In 2011 when I first came to Dickinson, North Dakota to work, I stayed in my camper on the company property where I worked. Because of the housing shortage, every kind of housing and lodging was very expensive. If you could find a one bedroom apartment that was available, it cost about $1,500 per month. The cheapest and most run down motel in Dickinson would also cost about $1,500 per month. At that time, about 1 out of 10 oil field workers in Dickinson stayed on the company property in a camper, trailer, or motor home.
After work, I would take my laptop computer to the Tiger Truck Stop in Dickinson to use the internet. The Tiger Truck Stop was a very busy place in 2011, especially in the mornings beginning at about 5:00 a.m. But in the evening through later at night, the truck drivers would socialize, especially the drivers that were sleeping in their trucks over night at the truck stop. There were about two hundred tractor trucks parked at the truck stop at night. But there were also about thirty cars parked in different locations on the property at night.
People would arrive in Dickinson from out of state looking for work, and find that they could not afford even the least expensive motel in town. They also found out that the privately owned RV parks in Dickinson would not allow campers in vans, cars, old buses, old motor homes, or old trailers. These people with very little money would wind up at the Tiger Truck Stop parking lot or the Wal-Mart parking lot at the end of the day.

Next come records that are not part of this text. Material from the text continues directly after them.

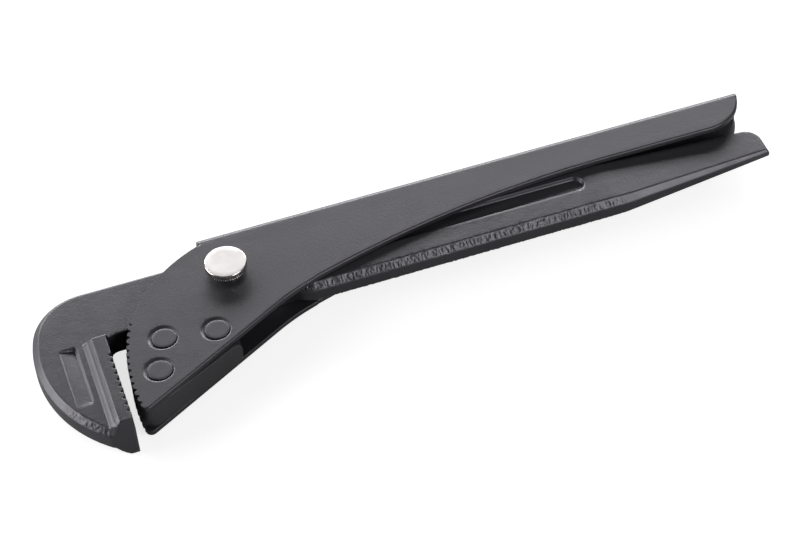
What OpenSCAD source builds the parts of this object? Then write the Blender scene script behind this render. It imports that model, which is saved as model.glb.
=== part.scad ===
// Channel-lever pipe wrench: a forged hook lever pinned in a pressed steel
// channel lever. X runs along the channel's web towards the handle ends, Y
// points from the pivot towards the web, and Z is the pivot's axis. Z = 0 is the
// outer face of the lower cheek, and the origin is on the pivot.

/* [Channel lever] */
// Width over the two cheeks
channel_h = 16; // [15.6:0.1:17]
// Thickness of the pressed sheet
sheet_t = 2.5; // [2.3:0.05:2.6]
// Distance from the pivot to the web's outer face
web_y = 20.4; // [20:0.1:21]
// Where the web starts, ahead of the pivot
web_start = -7; // [-7.4:0.1:-5]
// Where the channel lever ends
channel_end = 222.6; // [216:0.1:226]
// Outer radius of the two bends
bend_r = 3; // [2.8:0.1:3.4]

/* [Hook lever] */
// Thickness of the forged bar
lever_t = 10.7; // [10.4:0.05:10.8]
// Thickness over the two jaw pads
pad_t = 18.6; // [17.6:0.1:19.4]
// Distance from the pivot to the bar's back edge
back_y = 12.8; // [12.4:0.1:13]
// Where the hook lever ends
lever_end = 223.8; // [223:0.1:228]
// Width and height of the bevel round the hook and along the bar's back
bevel = 2.6; // [1.6:0.1:2.8]
// Width of the grip's bevel
grip_bevel_w = 2.8; // [2:0.1:3]
// Height of the grip's bevel
grip_bevel_h = 3.3; // [2:0.1:3.6]
// Distance between the pivot holes
hole_pitch = 12; // [11:0.1:14]
// Number of pivot holes
hole_count = 4; // [1:1:5]

/* [Jaws] */
// Depth of the teeth
tooth_depth = 1.3; // [0.8:0.1:1.5]
// Width of the notch between two teeth
notch_w = 1.9; // [1.4:0.1:2.2]
// Pitch of the hook's teeth
hook_pitch = 3.14; // [2.9:0.02:3.3]
// Number of notches in the hook
hook_notches = 10; // [6:1:10]
// Number of notches in the heel jaw
heel_notches = 13; // [8:1:13]
// Diameter of a rivet's flush head
rivet_d = 9.4; // [8:0.1:10]

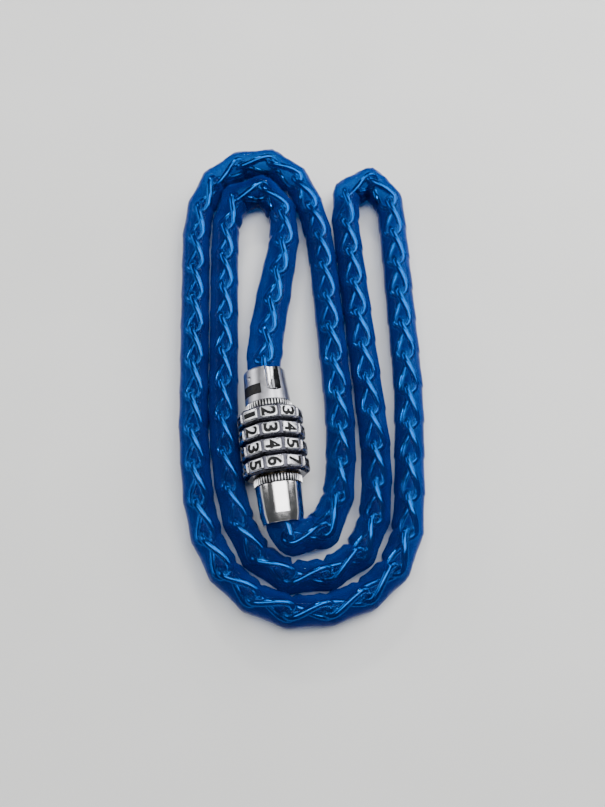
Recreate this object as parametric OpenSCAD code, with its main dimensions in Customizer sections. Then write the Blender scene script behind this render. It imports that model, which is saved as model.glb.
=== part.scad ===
// Four-dial combination chain lock: a steel chain in a clear blue vinyl sleeve, closed by a
// barrel lock. The lock's axis runs along Y, its collar points to +Y, and its dials rest on z = 0.

/* [Barrel] */
// Height of the lock's axis above the surface it lies on
axis_z = 10; // [9.5:0.1:11]
// Width of one dial and its gap, along the axis
dial_pitch = 5.2; // [5:0.1:5.4]
// Length of the collar above the upper knurled ring
collar_len = 11.2; // [11:0.1:12]
// Length of the plug's cap below its knurled ring
cap_len = 11.6; // [11.4:0.1:11.7]
// Radius of the collar and the cap at their open ends
end_r = 6.6; // [6.5:0.05:6.8]
// Radius of the collar and the cap beside the knurled rings
shoulder_r = 7.1; // [7:0.05:7.2]
// Radius of both knurled rings over their ribs
knurl_r = 7.4; // [7.3:0.05:7.6]
// Width of the upper knurled ring
upper_knurl_w = 2; // [1.8:0.1:2.2]
// Width of the plug's knurled ring
lower_knurl_w = 2.5; // [2.4:0.1:2.7]
// Number of grooves round each knurled ring
knurl_count = 48; // [36:1:60]

/* [Dials] */
// Distance from the axis to a dial's flat faces
dial_face_r = 9.5; // [9.3:0.1:9.5]
// Gap between neighbouring dials
dial_gap = 0.12; // [0.08:0.01:0.2]
// Size of a raised digit pad round the dial
pad_w = 5.3; // [5:0.1:5.5]
// Size of a raised digit pad along the axis
pad_h = 3.7; // [3.4:0.1:3.9]
// Bevel at each end of a dial
dial_bevel = 0.6; // [0.4:0.1:0.8]

/* [Code works] */
// Outer radius of the core tube that the dials turn on
core_r = 4.7; // [4.6:0.05:4.8]
// Radius of the bore that the bolt slides in
bolt_bore_r = 2.1; // [2.08:0.01:2.15]
// Radius of the bolt rod
bolt_r = 2; // [1.9:0.01:2.02]
// Radius over the bolt's lugs
lug_r = 5.8; // [5.6:0.05:5.9]
// Width of a bolt lug
lug_w = 1.5; // [1.4:0.05:1.55]
// Radial clearance of a code ring on the core tube
running_gap = 0.05; // [0.03:0.01:0.08]

/* [Chain and sleeve] */
// Outer diameter of the vinyl sleeve where it is free
sleeve_d = 11.6; // [10.6:0.1:11.8]
// Outer diameter of the sleeve where it goes into the lock
neck_d = 10.4; // [10.2:0.1:10.4]
// Wall of the vinyl sleeve
sleeve_wall = 1; // [0.8:0.1:1.1]
// Width of the sleeve where its runs are pressed together
packed_w = 9.2; // [9:0.1:9.3]
// Height of the sleeve where its runs are pressed together
packed_h = 11.4; // [11.2:0.1:11.5]
// Diameter of the chain's wire
wire_d = 2.3; // [2:0.1:2.3]
// Outer width of a chain link
link_w = 7.1; // [6.6:0.1:7.1]
// Number of chain links, an odd number
link_count = 79; // [79:2:81]

/* [Hidden] */

round_fn = 72;
small_fn = 32;
overcut = 0.2;

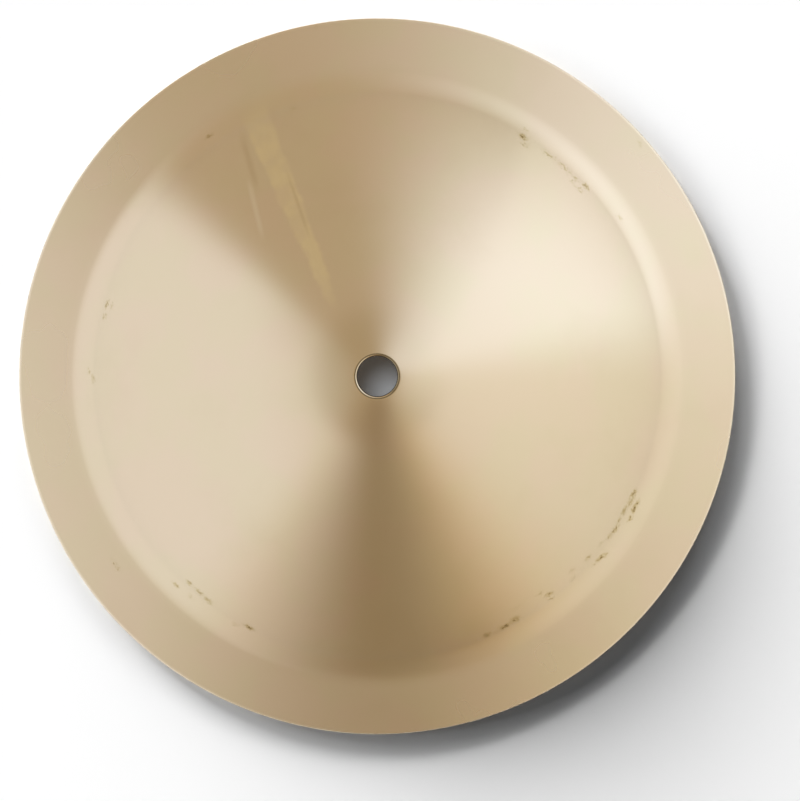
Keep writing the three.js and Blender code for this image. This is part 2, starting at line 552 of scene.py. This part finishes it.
def streak(tree, position, line):
    """1 along the middle of a soft line, fading to its sides and ends."""
    along, aside, reach = line_coordinates(tree, position, line.start, line.end)
    fade_in = ease(tree, along, 0, STREAK_FADE * reach)
    fade_out = ease(tree, along, reach, (1 - STREAK_FADE) * reach)
    return times(tree, times(tree, fade_in, fade_out), ease(tree, aside, 2 * line.half_width, 0))


# A painted reflection of a narrow edge, drawn as a pale wedge on the dome, in millimetres too. Its half
# width is the root of the distance from its start times the spread. It fades in at these distances from its
# start, and out at these beyond its end.
REFLECTION_START, REFLECTION_END = (-11.5, 17.0), (-41.6, 89.0)
REFLECTION_SPREAD, REFLECTION_EDGE = 0.52, (0.9, -1.0)
REFLECTION_FADE_IN, REFLECTION_FADE_OUT = (1, 15), (4, -12)
RAGGED = Pattern(170.0, 4.0, 0.6)
RAGGED_RANGE = 3.0


def reflection_wedge(tree, position):
    """1 inside the wedge of painted reflection, and 0 outside, with a ragged edge between."""
    along, aside, reach = line_coordinates(tree, position, REFLECTION_START, REFLECTION_END)
    half_width = times(tree, calc(tree, "SQRT", calc(tree, "MAXIMUM", along, 0.0)), REFLECTION_SPREAD)
    ragged = calc(tree, "MULTIPLY_ADD", noise(tree, position, RAGGED), RAGGED_RANGE, -RAGGED_RANGE / 2)
    past = plus(tree, minus(tree, aside, half_width), ragged)
    fade_in = ease(tree, along, *REFLECTION_FADE_IN)
    fade_out = ease(tree, along, *(reach + beyond for beyond in REFLECTION_FADE_OUT))
    return times(tree, times(tree, fade_in, fade_out), ease(tree, past, *REFLECTION_EDGE))


# How much of the painted reflection's colour shows inside its wedge at least, and how much more in its
# mottle
MOTTLE = Pattern(130.0, 3.0, 0.5)
MOTTLE_EDGE = (0.35, 0.65)
REFLECTION_DEPTH, MOTTLE_DEPTH = 0.40, 0.40


def mottle(tree, position):
    """How much of the painted reflection's colour shows inside its wedge."""
    clouds = ease(tree, noise(tree, position, MOTTLE), *MOTTLE_EDGE)
    return calc(tree, "MULTIPLY_ADD", clouds, MOTTLE_DEPTH, REFLECTION_DEPTH)


# Grains inside the speck zones, in ring coordinates. Noise and zone are added by these weights. Stain and
# speck begin and are full where the sum reaches these edges, and the halo where the zone alone does.
GRAINS = Pattern(1.0, 2.0, 0.6)
GRAIN_STRETCH = (1700.0, 1100.0)
GRAIN_WEIGHT, ZONE_WEIGHT = 1.1, 0.50
HALO_EDGE, HALO_DEPTH = (0.1, 1.0), 0.14
STAIN_EDGE, STAIN_DEPTH = (0.76, 1.0), 0.40
SPECK_EDGE, SPECK_DEPTH = (0.92, 1.30), 0.85


def speck_layers(tree, position):
    """How much stain shows, a soft halo with more close round the grains, and how much a place is speck."""
    zone = attribute(tree, "speck_zone")
    grain = noise(tree, ring_coordinates(tree, position, *GRAIN_STRETCH), GRAINS)
    inside = calc(tree, "MULTIPLY_ADD", grain, GRAIN_WEIGHT, times(tree, zone, ZONE_WEIGHT))
    close = times(tree, ease(tree, inside, *STAIN_EDGE), STAIN_DEPTH)
    stain = calc(tree, "MULTIPLY_ADD", ease(tree, zone, *HALO_EDGE), HALO_DEPTH, close)
    return stain, ease(tree, inside, *SPECK_EDGE)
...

Though the Tiger Truck Stop parking lot was very full and crowded, the truck drivers did not complain too much about the people in cars, vans, buses, and motor homes taking up spaces at night. The Tiger Truck Stop owner tried to not notice, because these people obviously had no place else to go. There was no homeless shelter in Dickinson. The Tiger Truck Stop owner in Dickinson allowing people with no where else to go to remain on the property at night, was the most charitable thing that I have yet seen in North Dakota.
The people sleeping in their cars at night in the parking lot, would come inside the truck stop to use the bathroom, buy something to eat, or use the internet. I got to know many of these people, some of them were even life long residents of Dickinson.
I could probably write a book about the people that I met living in their cars in Dickinson, but this is just a blog post, so I will keep it brief. Most of the people that I met living in their cars in Dickinson would go to the temporary labor company in Dickinson in the morning, the Command Center. They would get what they could get. Usually they would get some work each day that would allow them to buy some food and gas for their car. On any given day, many of these people living in their car would have $5 to $100 in their wallet, and that was all the money they had in the world. Everybody who came to work in North Dakota was not making $100,000 per year like you read about in the newspaper or heard about on television.
Some of these workers that I met who were living in their cars in Dickinson had valid current commercial drivers licenses. They would go to trucking companies to apply for jobs, but the office ladies didn’t like the looks of them or their beat up vehicles that they were living in. Some of the older men living in their cars had had wives and children that they supported for years by working in a trade, but bit by bit they earned less and less as the economy got worse, and cheap labor from Mexico lowered the wages of trades people everywhere.
At night at the Tiger Truck stop, I talked to many of the older men who were living in their cars in the parking lot, who had gotten work that day at the Command Center, moving furniture, cleaning up a construction site, flagging traffic, and were now “home”. They had provided a home for their wife and children for twenty years. Had made sure their wife and children had food and clothing. Saw their kids off to school every morning. Bought everybody birthday presents, Christmas presents. Paid for everyone’s doctor visits, dentist visits, eye glasses. Their kids were out on their own now. Wife wanted to be on her own too. It was incredible to me, that these men had provided a home and everything for others for many years, and now their fate was to live in their vehicle and be broke.